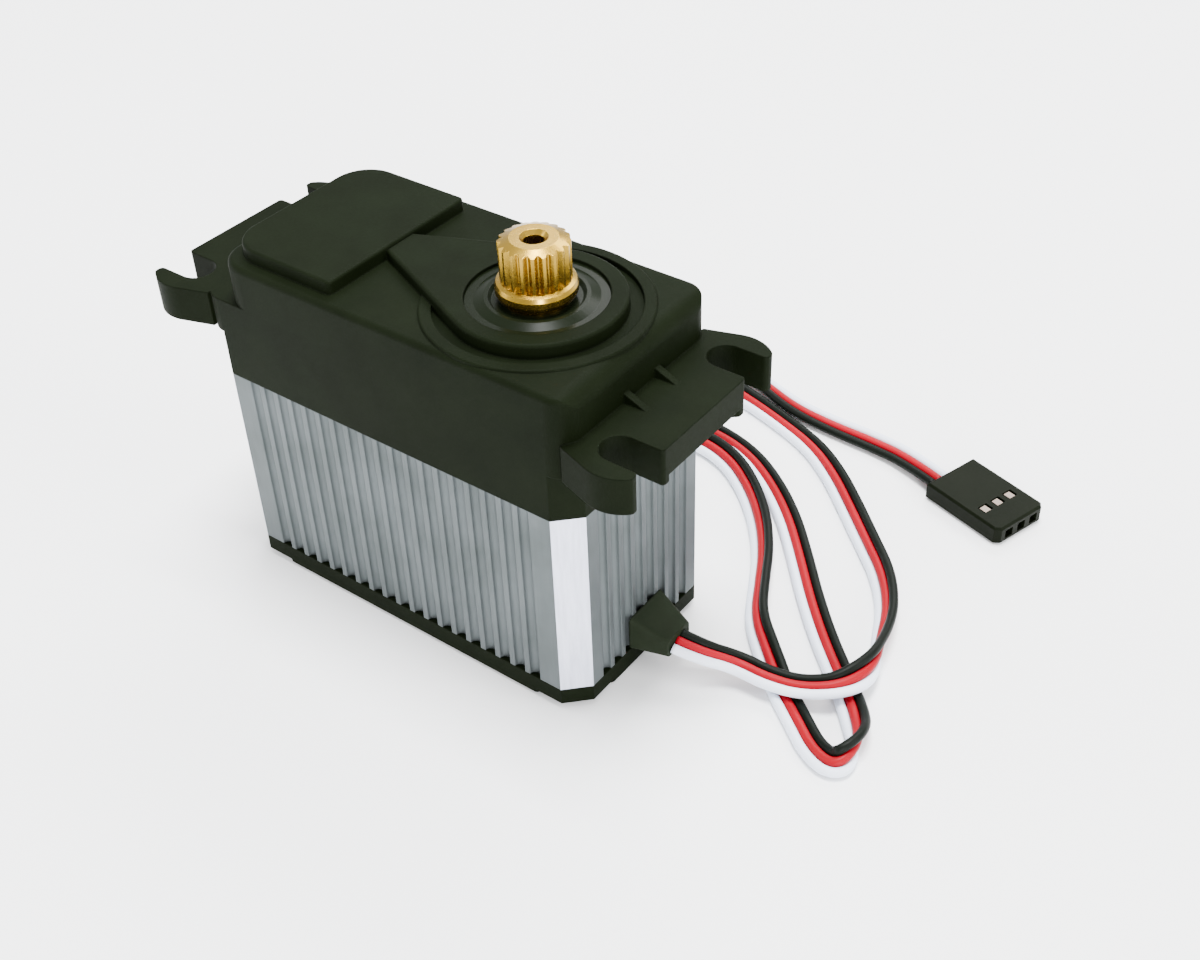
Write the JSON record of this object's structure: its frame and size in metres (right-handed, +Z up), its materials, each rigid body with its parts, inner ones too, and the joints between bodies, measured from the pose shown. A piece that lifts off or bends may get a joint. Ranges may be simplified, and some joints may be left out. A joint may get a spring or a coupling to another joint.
{
  "type": "servo motor",
  "caption": "Geared servo motor with a finned metal middle case, slotted mounting ears, splined output shaft and a flat three-wire lead ending in a plug.",
  "frame": {"origin": "centre of the flat underside, midway between the ear ends", "axes": "+Z up along the output shaft, +X along the case towards the output shaft and the lead, +Y across the case"},
  "size_m": [0.1024, 0.0803, 0.059],
  "materials": {
    "black_case_plastic": "satin moulded nylon",
    "anodised_aluminium": "fine blasted, anodised titanium grey",
    "gold_steel": "machined, titanium nitride gold colour",
    "brass": "machined",
    "bearing_steel": "ground and polished",
    "plain_steel": "turned",
    "black_screws": "black oxide",
    "glossy_seal": "polished black seal",
    "rubber_seal": "matt",
    "magnet": "matt ferrite",
    "copper": "enamelled wire",
    "carbon": "matt graphite",
    "nylon": "natural nylon",
    "board": "solder mask",
    "chip": "moulded",
    "tin": "tinned",
    "blue_sensor": "moulded",
    "red_wire": "soft vinyl",
    "black_wire": "soft vinyl",
    "white_wire": "soft vinyl",
    "connector_plastic": "moulded"
  },
  "bodies": {
    "servo_case": {"bottom_cover": "black_case_plastic", "bottom_gasket": "rubber_seal", "heat_sink_case": "anodised_aluminium", "gear_gasket": "rubber_seal", "gear_case": "black_case_plastic", "gear_plate": "anodised_aluminium", "case_screws": "black_screws", "top_bearing_outer_ring": "bearing_steel", "output_seal": "glossy_seal", "lower_bearing_outer_ring": "bearing_steel", "gear_axle": "plain_steel", "motor_can": "plain_steel", "motor_end_bell": "nylon", "motor_terminals": "tin", "motor_bushings": "brass", "motor_magnets": "magnet", "motor_screws": "black_screws", "motor_brushes": "carbon", "position_sensor_case": "blue_sensor", "position_sensor_terminals": "tin", "circuit_board": "board", "control_chip": "chip", "driver_chips": "chip", "board_capacitors": "tin", "motor_leads": "red_wire", "position_sensor_leads": "white_wire", "signal_wire_tail": "white_wire", "power_wire_tail": "red_wire", "ground_wire_tail": "black_wire", "cable_grommet": "rubber_seal", "servo_lead": "red_wire", "connector_housing": "connector_plastic", "connector_terminals": "tin"},
    "output_stage": {"output_shaft": "gold_steel", "output_gear": "plain_steel", "top_bearing_inner_ring": "bearing_steel", "lower_bearing_inner_ring": "bearing_steel", "position_sensor_rotor": "nylon"},
    "third_stage": {"third_gear": "plain_steel"},
    "second_stage": {"second_gear": "plain_steel"},
    "first_stage": {"first_gear": "brass"},
    "motor_rotor": {"rotor_shaft": "plain_steel", "rotor_core": "plain_steel", "rotor_windings": "copper", "commutator": "copper", "motor_pinion": "brass"},
    "bearing_balls": {"top_bearing_balls": "bearing_steel", "lower_bearing_balls": "bearing_steel"}
  },
  "joints": [
    {"name": "output_spin", "type": "hinge", "parent": "servo_case", "child": "output_stage", "pos_m": [0.0147, 0, 0.045], "axis": [0, 0, 1], "range_deg": [-90, 90]},
    {"name": "third_gear_spin", "type": "hinge", "parent": "servo_case", "child": "third_stage", "pos_m": [0.0007, 0, 0.04], "axis": [0, 0, 1], "range_deg": [-211, 211]},
    {"name": "second_gear_spin", "type": "hinge", "parent": "servo_case", "child": "second_stage", "pos_m": [0.0147, 0, 0.037], "axis": [0, 0, 1], "range_deg": [-771, 771]},
    {"name": "first_gear_spin", "type": "hinge", "parent": "servo_case", "child": "first_stage", "pos_m": [0.0007, 0, 0.036], "axis": [0, 0, 1], "range_deg": [-3722.7, 3722.7]},
    {"name": "motor_spin", "type": "hinge", "parent": "servo_case", "child": "motor_rotor", "pos_m": [-0.0117, 0, 0.02], "axis": [0, 0, 1], "range_deg": [-15508.9, 15508.9]},
    {"name": "balls_orbit", "type": "hinge", "parent": "servo_case", "child": "bearing_balls", "pos_m": [0.0147, 0, 0.0481], "axis": [0, 0, 1], "range_deg": [-36.1, 36.1]}
  ],
  "couplings": [
    {"joint": "third_gear_spin", "follows": "output_spin", "ratio": -2.3333},
    {"joint": "second_gear_spin", "follows": "output_spin", "ratio": 8.5556},
    {"joint": "first_gear_spin", "follows": "output_spin", "ratio": -41.352},
    {"joint": "motor_spin", "follows": "output_spin", "ratio": 172.3},
    {"joint": "balls_orbit", "follows": "output_spin", "ratio": 0.396}
  ]
}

○ ○ ○ ○ ○

GOAL: Extract the data exactly as given.

OUTPUT:
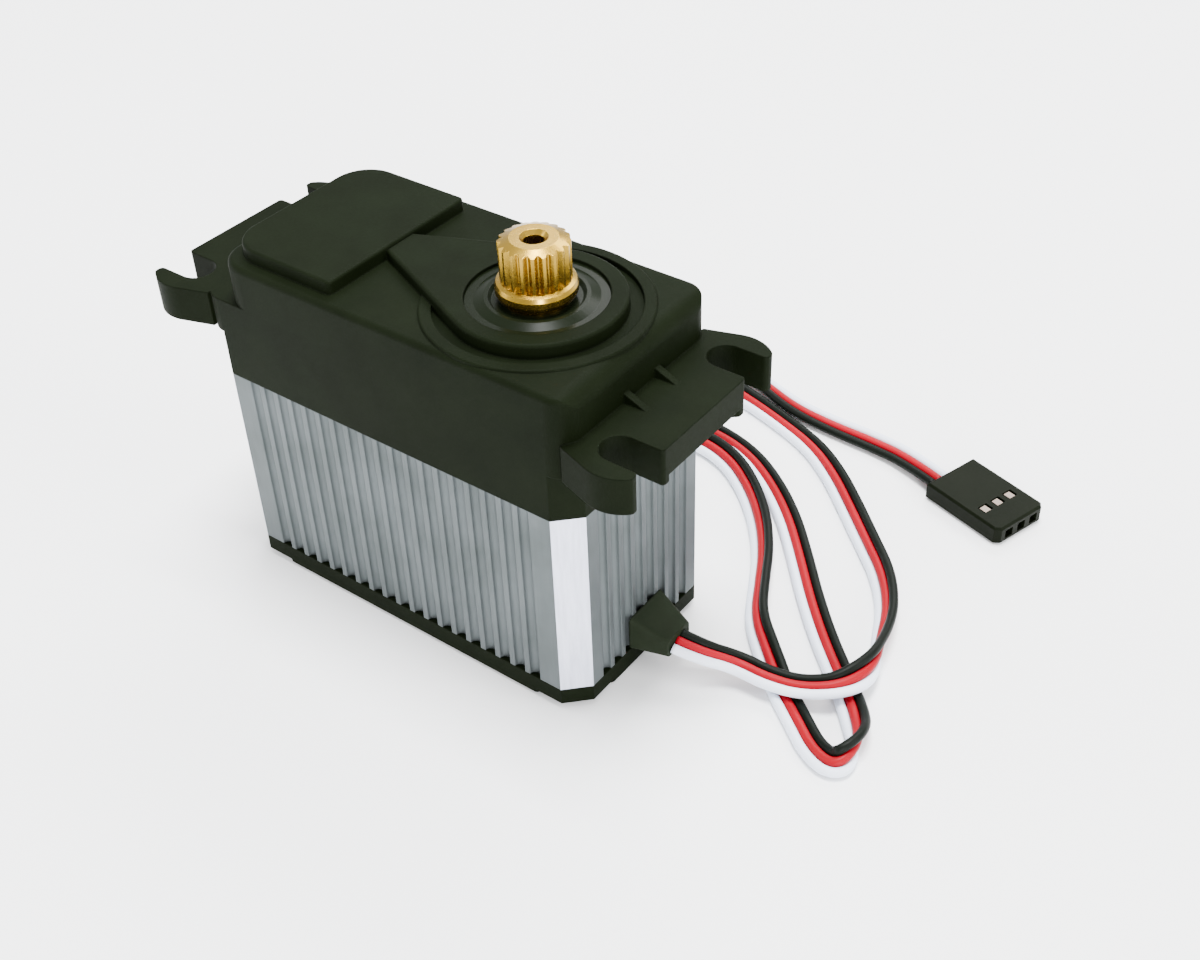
Write the JSON record of this object's structure: its frame and size in metres (right-handed, +Z up), its materials, each rigid body with its parts, inner ones too, and the joints between bodies, measured from the pose shown. A piece that lifts off or bends may get a joint. Ranges may be simplified, and some joints may be left out. A joint may get a spring or a coupling to another joint.
{
  "type": "servo motor",
  "caption": "Geared servo motor with a finned metal middle case, slotted mounting ears, splined output shaft and a flat three-wire lead ending in a plug.",
  "frame": {"origin": "centre of the flat underside, midway between the ear ends", "axes": "+Z up along the output shaft, +X along the case towards the output shaft and the lead, +Y across the case"},
  "size_m": [0.1024, 0.0803, 0.059],
  "materials": {
    "black_case_plastic": "satin moulded nylon",
    "anodised_aluminium": "fine blasted, anodised titanium grey",
    "gold_steel": "machined, titanium nitride gold colour",
    "brass": "machined",
    "bearing_steel": "ground and polished",
    "plain_steel": "turned",
    "black_screws": "black oxide",
    "glossy_seal": "polished black seal",
    "rubber_seal": "matt",
    "magnet": "matt ferrite",
    "copper": "enamelled wire",
    "carbon": "matt graphite",
    "nylon": "natural nylon",
    "board": "solder mask",
    "chip": "moulded",
    "tin": "tinned",
    "blue_sensor": "moulded",
    "red_wire": "soft vinyl",
    "black_wire": "soft vinyl",
    "white_wire": "soft vinyl",
    "connector_plastic": "moulded"
  },
  "bodies": {
    "servo_case": {"bottom_cover": "black_case_plastic", "bottom_gasket": "rubber_seal", "heat_sink_case": "anodised_aluminium", "gear_gasket": "rubber_seal", "gear_case": "black_case_plastic", "gear_plate": "anodised_aluminium", "case_screws": "black_screws", "top_bearing_outer_ring": "bearing_steel", "output_seal": "glossy_seal", "lower_bearing_outer_ring": "bearing_steel", "gear_axle": "plain_steel", "motor_can": "plain_steel", "motor_end_bell": "nylon", "motor_terminals": "tin", "motor_bushings": "brass", "motor_magnets": "magnet", "motor_screws": "black_screws", "motor_brushes": "carbon", "position_sensor_case": "blue_sensor", "position_sensor_terminals": "tin", "circuit_board": "board", "control_chip": "chip", "driver_chips": "chip", "board_capacitors": "tin", "motor_leads": "red_wire", "position_sensor_leads": "white_wire", "signal_wire_tail": "white_wire", "power_wire_tail": "red_wire", "ground_wire_tail": "black_wire", "cable_grommet": "rubber_seal", "servo_lead": "red_wire", "connector_housing": "connector_plastic", "connector_terminals": "tin"},
    "output_stage": {"output_shaft": "gold_steel", "output_gear": "plain_steel", "top_bearing_inner_ring": "bearing_steel", "lower_bearing_inner_ring": "bearing_steel", "position_sensor_rotor": "nylon"},
    "third_stage": {"third_gear": "plain_steel"},
    "second_stage": {"second_gear": "plain_steel"},
    "first_stage": {"first_gear": "brass"},
    "motor_rotor": {"rotor_shaft": "plain_steel", "rotor_core": "plain_steel", "rotor_windings": "copper", "commutator": "copper", "motor_pinion": "brass"},
    "bearing_balls": {"top_bearing_balls": "bearing_steel", "lower_bearing_balls": "bearing_steel"}
  },
  "joints": [
    {"name": "output_spin", "type": "hinge", "parent": "servo_case", "child": "output_stage", "pos_m": [0.0147, 0, 0.045], "axis": [0, 0, 1], "range_deg": [-90, 90]},
    {"name": "third_gear_spin", "type": "hinge", "parent": "servo_case", "child": "third_stage", "pos_m": [0.0007, 0, 0.04], "axis": [0, 0, 1], "range_deg": [-211, 211]},
    {"name": "second_gear_spin", "type": "hinge", "parent": "servo_case", "child": "second_stage", "pos_m": [0.0147, 0, 0.037], "axis": [0, 0, 1], "range_deg": [-771, 771]},
    {"name": "first_gear_spin", "type": "hinge", "parent": "servo_case", "child": "first_stage", "pos_m": [0.0007, 0, 0.036], "axis": [0, 0, 1], "range_deg": [-3722.7, 3722.7]},
    {"name": "motor_spin", "type": "hinge", "parent": "servo_case", "child": "motor_rotor", "pos_m": [-0.0117, 0, 0.02], "axis": [0, 0, 1], "range_deg": [-15508.9, 15508.9]},
    {"name": "balls_orbit", "type": "hinge", "parent": "servo_case", "child": "bearing_balls", "pos_m": [0.0147, 0, 0.0481], "axis": [0, 0, 1], "range_deg": [-36.1, 36.1]}
  ],
  "couplings": [
    {"joint": "third_gear_spin", "follows": "output_spin", "ratio": -2.3333},
    {"joint": "second_gear_spin", "follows": "output_spin", "ratio": 8.5556},
    {"joint": "first_gear_spin", "follows": "output_spin", "ratio": -41.352},
    {"joint": "motor_spin", "follows": "output_spin", "ratio": 172.3},
    {"joint": "balls_orbit", "follows": "output_spin", "ratio": 0.396}
  ]
}